What permits and community notifications are required for event communication in Oakland?
Before promoting, review City of Oakland Special Event permits. Outdoor events often need sound amplification approval, fire inspections, and health permits for food. Plan formal notices to neighbors—mailers or door hangers—plus a hotline and FAQ page with quiet hours, traffic plans, and accessibility details to minimize complaints and delays.
Which channels work best for event communication in Oakland?
Prioritize Instagram Reels, TikTok teasers, and neighborhood Facebook Groups. List on Eventbrite and regional calendars like DoTheBay/Do415, Visit Oakland, and The Oaklandside. Build a mobile‑first landing page with date, time, neighborhood, BART/AC Transit info, and ADA notes. Complement digital with partner toolkits, bilingual flyers, and locally briefed street teams.
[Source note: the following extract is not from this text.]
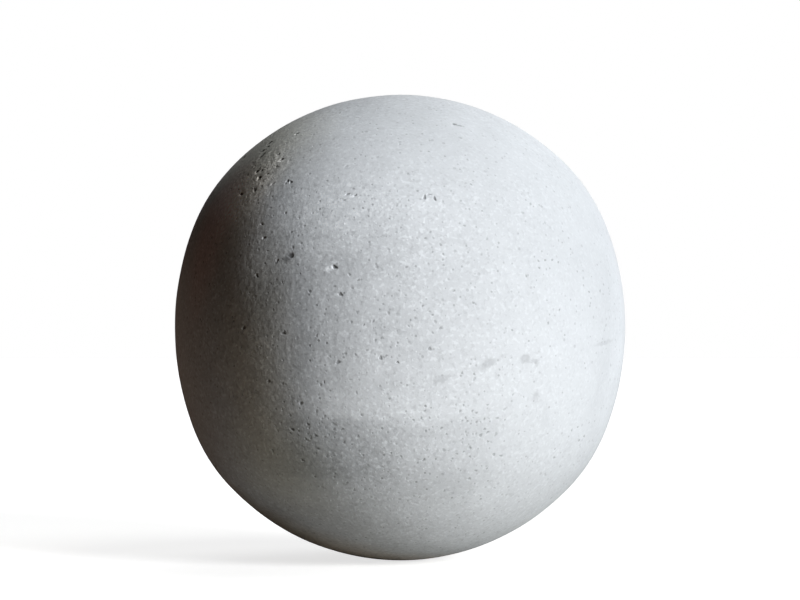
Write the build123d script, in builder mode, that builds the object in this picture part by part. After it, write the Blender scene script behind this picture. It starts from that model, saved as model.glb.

How should I communicate accessibility and transit for event communication in Oakland?
Lead with accessibility and transit. Publish ADA routes and seating maps, ASL interpretation details, sensory‑friendly zones, and service animal policy. Highlight nearest BART stations (12th St, Lake Merritt, Fruitvale), relevant AC Transit lines, bike parking, and rideshare zones. Use multilingual signage and consistent icons for clear, stress‑free wayfinding.
When is the best time of year to host an outdoor event in Oakland?
Typically, late spring through early fall offers mild, dry weather—May–October is popular. Still, Oakland’s microclimates and occasional wildfire smoke require contingency plans. Set AQI thresholds, prepare heat/shade and rain backups, and enable opt‑in SMS alerts for timely updates if conditions change close to showtime.
What budget should I allocate for event communication in Oakland?
A practical range is 10–20% of total event budget for communication, scaled by event size and permitting needs. Allocate for multilingual creative, community notifications, paid social, listings, printing, street teams, accessibility assets (maps, interpreters), and contingency SMS tools. Track UTMs and QR codes to optimize spend by neighborhood and channel.